User manual

This is the full user manual for the Bedrock computer system.

This manual is aimed at people who are learning about or writing programs for the Bedrock system. For people who are implementing the system from scratch, the specification will provide more relevant information.

Overview

Bedrock is a portable 8-bit computer system that can run on a wide variety of computer architectures and form factors. The Bedrock system is straightforward to implement and use, and the simplicity and stability of the system allows programs to continue to work forever without modifications or maintenance.

Programs are distributed as binary files, with each program being no larger than 64 kilobytes.

Sections

The user manual is divided into multiple pages for readability.

  • Architecture manual
    The architecture manual documents the core architecture of the Bedrock system. It describes how programs are loaded and interpreted, and how devices are connected to the system.
  • Instruction set manual
    The instruction set manual documents the instruction set of the Bedrock processor. It describes the effects of every instruction that can be used in a program, and shows examples of how they can be used.
  • Assembler manual
    The assembler manual documents the assembler language used by the Bedrock assembler. It describes the purpose of each language element, including how each one assembles into a program, and shows examples of how they can be used.

Device manuals

Devices are not guaranteed to be available on all Bedrock systems. Refer to the individual instruction manual of your Bedrock system to see which devices are available, or check the connected devices port of the system device.

  • System device
    The system device provides information about the system and allows the system to wait for events.
  • Memory device
    The memory device provides access to up to 16 megabytes of additional working memory.
  • Math device
    The math device provides access to multiplication, division, and coordinate space conversion operations.
  • Clock device
    The clock device provides access to the current date and time, and to four high-resolution countdown timers.
  • Input device
    The input device provides access to input from a mouse, keyboard, and four gamepads.
  • Screen device
    The screen device provides access to a 16 colour screen with two layers.
  • Tone device
    The tone device has not been designed yet.
  • Sampler device
    The sampler device has not been designed yet.
  • Stream device
    The stream device provides communication with standard terminal streams and the internet.
  • File device
    The file device provides access to a heirarchical filesystem.
  • Clipboard device
    The clipboard device provides access to the shared system clipboard and a drag-and-drop interface.
  • Registry device
    The registry device provides access to a persistent key-value data store.

Reference tables

  • Instruction set reference
    The instruction set reference is a table that lists the stack signature of each instruction variant.
  • Device port reference
    The device port reference is a table that lists the name and description of every device port.

Terminology

Byte

A byte is an 8 bit value, written as a pair of hexadecimal digits.
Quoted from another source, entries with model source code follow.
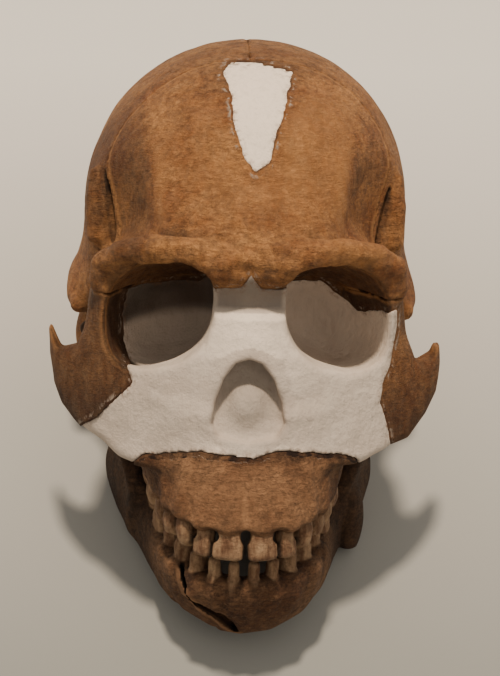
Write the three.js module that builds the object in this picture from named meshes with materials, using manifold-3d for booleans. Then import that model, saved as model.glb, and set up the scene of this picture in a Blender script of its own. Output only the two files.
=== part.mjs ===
// A life-size fossil hominin skull with its lower jaw, as a museum cast shows it: brown bone,
// white plaster where the midface and a strip of the forehead were missing, and the broken
// zygomatic arches, chipped jaw and worn teeth of the fossil. Each bone is one closed solid.
//
// Bones are modelled in the anatomical frame, in millimetres: +X to the skull's own left, +Y to
// the back, +Z up, with the origin midway between the ear openings and the ear-eye plane level.
// The finished group is then tipped back and set on the floor, as the skull rests.
import * as THREE from "three";
import { mergeVertices } from "three/addons/utils/BufferGeometryUtils.js";
import Module from "manifold-3d";

const wasm = await Module();
wasm.setup();

// Driving dimensions
const REST_TILT = 31.9; // degrees that the ear-eye plane tips back when the skull rests
const FLOOR_LEVEL = -44.2; // height of the floor in the tipped frame
const REST_SHIFT = 14.1; // how far back the tipped skull moves to stand over the origin
const GAP = 0.3; // clearance between neighbouring bones
const VAULT_HALF_BREADTH = 52.2;
const VAULT_HEIGHT = 55.5; // from the widest level up to the vertex
const VAULT_UNDER = 50; // from the widest level down to the base
const VAULT_FRONT = 70;
const VAULT_BACK = 60;
const VAULT_LEVEL = 30; // height of the vault's widest level
const VAULT_MIDDLE = 8; // how far behind the ears the vault is widest
const VAULT_LEAN = 0.035; // the fossil is a little crushed: the vault leans to the left as it rises
const ORBIT_X = 26.7;
const ORBIT_Z = 11.5;
const ORBIT_HALF_WIDTH = 16.2;
const ORBIT_HALF_HEIGHT = 15.6;
const ORBIT_DEPTH = 29;
const ORBIT_RIM = -66; // where the sockets begin to narrow
const ORBIT_DROP = 0.2; // how fast a socket falls behind its lower rim
const NOSE_BACK = -69.5; // how far back the plaster fill of the nose lies at its edge
const PLASTER_EDGE = -26.4; // height of the plaster's ragged lower edge on the jaw
const ARCH = { half: 25.6, depth: 59.4, back: -30, power: 2.3 }; // curve through the upper teeth
const LOWER_ARCH = { half: 24, depth: 55.8, back: -30, power: 2.2 };
const BITE_FRONT = -57; // height of the biting edge from the incisors to the canines
const BITE_SLOPE = 0.228; // rise of the biting plane towards the molars
const CANINES = -84; // where the biting plane begins to rise

// Distance functions: negative inside, positive outside
const mix = (a, b, t) => a + (b - a) * t;
const clamp = (v, low, high) => Math.min(high, Math.max(low, v));

function smoothMin(a, b, k) {
  const h = Math.max(k - Math.abs(a - b), 0) / k;
  return Math.min(a, b) - (h * h * k) / 4;
}

const smoothMax = (a, b, k) => -smoothMin(-a, -b, k);

function ellipsoid(x, y, z, { middle: [cx, cy, cz], radii: [rx, ry, rz] }) {
  const u = (x - cx) / rx;
  const v = (y - cy) / ry;
  const w = (z - cz) / rz;
  const near = Math.hypot(u, v, w);
  const slope = Math.hypot(u / rx, v / ry, w / rz);
  return near < 1e-6 ? -Math.min(rx, ry, rz) : (near * (near - 1)) / slope;
}

// A chain of points with a radius at each, as a smooth rod
function rod(x, y, z, points) {
  let best = Infinity;
  for (let i = 0; i + 1 < points.length; i++) {
    const [ax, ay, az, ar] = points[i];
    const [bx, by, bz, br] = points[i + 1];
    const [dx, dy, dz] = [bx - ax, by - ay, bz - az];
    const along = ((x - ax) * dx + (y - ay) * dy + (z - az) * dz) / (dx * dx + dy * dy + dz * dz);
    const t = clamp(along, 0, 1);
    const far = Math.hypot(x - ax - t * dx, y - ay - t * dy, z - az - t * dz);
    best = Math.min(best, far - mix(ar, br, t));
  }
  return best;
}

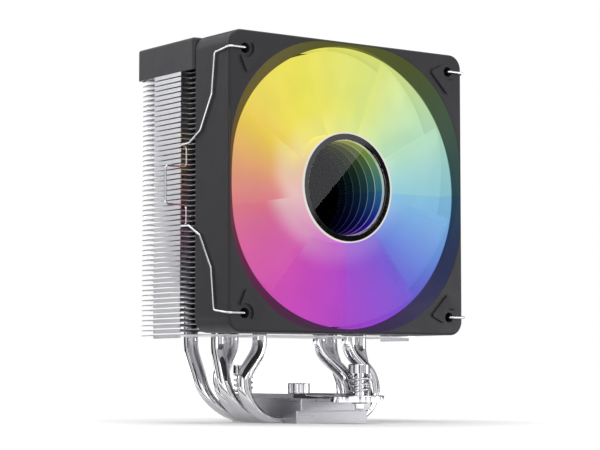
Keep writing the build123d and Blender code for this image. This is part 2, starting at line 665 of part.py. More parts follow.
def left_clip():
    upper = clip_half()
    lower = [(x, y, -z) for x, y, z in reversed(upper)]
    path = FilletPolyline(*upper, *lower, radius=WIRE_BEND)
    start = Plane(origin=upper[0], z_dir=(0, -1, 0))
    wire = sweep(start * Circle(WIRE_RADIUS), path=path)
    return Pos(0, 0, FAN_Z) * wire


def in_fan(shapes):
    """Moves shapes from the fan's own frame, with depth along +Z, to their place."""
    return [FAN_FRAME * shape for shape in shapes]


def main():
    os.makedirs("parts", exist_ok=True)
    save("fan_frame", *in_fan([fan_frame()]))
    save("front_pads", *in_fan(corner_pads(FRONT_PAD_THICKNESS, -FRONT_PAD_THICKNESS)))
    save("rear_pads", *in_fan(corner_pads(REAR_PAD_THICKNESS, FAN_DEPTH)))
    save("impeller", *in_fan([impeller()]))
    save("hub_bezel", *in_fan([hub_bezel()]))
    save("hub_glass", *in_fan([disc(ROTOR_FIT_RADIUS, GLASS_FRONT, GLASS_THICKNESS)]))
    save("light_ring", *in_fan([light_ring()]))
    save("hub_mirror", *in_fan([disc(ROTOR_FIT_RADIUS, MIRROR_FRONT, MIRROR_THICKNESS)]))
    save("rotor_yoke", *in_fan([rotor_yoke()]))
    magnet_front = HUB_BACK - MAGNET_LENGTH - MAGNET_INSET
    magnet = disc(MAGNET_RADIUS, magnet_front, MAGNET_LENGTH, hole=MAGNET_RADIUS - MAGNET_THICKNESS)
    save("ring_magnet", *in_fan([magnet]))
    save("rotor_shaft", *in_fan([rotor_shaft()]))
    save("shaft_clip", *in_fan([shaft_clip()]))
    sleeve_length = SLEEVE_BACK - SLEEVE_FRONT
    sleeve = disc(SLEEVE_RADIUS, SLEEVE_FRONT, sleeve_length, hole=SHAFT_RADIUS + SHAFT_CLEARANCE)
    save("sleeve_bearing", *in_fan([sleeve]))
    save("bearing_cap", *in_fan([disc(SLEEVE_RADIUS, FAN_DEPTH - CAP_THICKNESS, CAP_THICKNESS)]))
    save("stator_core", *in_fan([stator_core()]))
    save("windings", *in_fan(windings()))
    save("driver_board", *in_fan([driver_board()]))
    save("hub_lights", *in_fan(hub_lights()))
    save("fin_stack", *fin_stack())
    save("top_cover", top_cover())
    for index in range(len(PIPES)):
        save(f"heat_pipe_{index + 1}", heat_pipe(index))
    save("lower_block", lower_block())
    save("upper_block", upper_block())
    save("crossbar", crossbar())
    for side, y in (("front", -SCREW_SPACING / 2), ("rear", SCREW_SPACING / 2)):
        save(f"{side}_screw", spring_screw(y))
        save(f"{side}_screw_clip", screw_clip(y))
        save(f"{side}_spring", screw_spring(y))
    save("centre_stud", centre_stud())
    save("nut_washer", nut_washer())
    save("centre_nut", centre_nut())
    clip = left_clip()
    save("left_clip", clip)
    save("right_clip", mirror(clip, Plane.YZ))


main()
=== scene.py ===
import json
from math import cos, pi, radians, sin, tau

import bpy
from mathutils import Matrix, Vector


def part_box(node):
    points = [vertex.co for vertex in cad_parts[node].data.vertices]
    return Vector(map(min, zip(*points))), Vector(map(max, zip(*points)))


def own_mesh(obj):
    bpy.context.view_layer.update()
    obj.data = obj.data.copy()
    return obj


# A tower cooler with a lit fan, in metres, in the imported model's own frame:
# +Z is up, the fan faces -Y and +X is on the right of someone who looks at the fan.
# Colours with three numbers are sRGB, from 0 to 255; those with four are linear, from 0 to 1.

# Camera
CAMERA_PLACE = (-0.48324, -0.66398, 0.02013)
CAMERA_YAW = radians(36.08)
CAMERA_PITCH = radians(4.39)
CAMERA_LENS = 116.42
CAMERA_NEAREST = 0.01
SENSOR_WIDTH = 36.0

# Area lights: name, place, size and watts; each one aims at the target
LIGHT_TARGET = (0, 0, 0.09)
LIGHTS = (
    ("key", (0.1, -1.1, 1.1), (0.9, 0.9), 7),
    ("fill", (0.62, -0.52, 0.05), (0.3, 0.25), 1.6),
    ("edge", (-0.73, -0.53, 0.35), (0.12, 0.7), 0.7),
    ("top", (0.0, 0.2, 1.4), (1.2, 1.2), 9),
    ("back", (-0.5, 1.1, 0.8), (0.9, 0.7), 6),
)
AMBIENT = 0.35

# Floor: half its side, its own light under the object and far from it, and where that light rises
FLOOR_REACH = 60.0
FLOOR_GLOW = (0.15, 1.0)
FLOOR_FADE = (0.05, 0.27)
WHITE = (1.0, 1.0, 1.0, 1.0)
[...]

Bedrock generally treats bytes as unsigned values, where the values 00 to FF represent the positive numbers 0 to 255. Some devices will treat bytes as signed values, where the values 00 to 7F represent the positive numbers 0 to 127 and the values FF to 80 represent the negative numbers -1 to -128.

Double

A double (or ‘double-width value’) is a 16 bit value stored as a pair of bytes, with the first byte representing the higher bits and the second byte representing the lower bits (big-endian byte order). The bytes making up a double are treated like any other byte when stored in memory or on the stack, and can be freely broken apart and recombined.

Bedrock generally treats doubles as unsigned values, where the values 0000 to FFFF represent the positive numbers 0 to 65535. Some devices will treat doubles as signed values, where the values 0000 to 7FFF represent the positive numbers 0 to 32767 and the values FFFF to 8000 represent the negative numbers -1 to -32768.

Port group

A port group is a group of device ports that acts as a single larger port, and is used to access a larger value. Ports belonging to a group have the name ‘grouped’ in the port table, and are owned by the previous port in the table.

Port alias

A port alias is a device port that acts as a copy of the previous port in the port table. Port aliases have the name ‘aliased’ in the port table.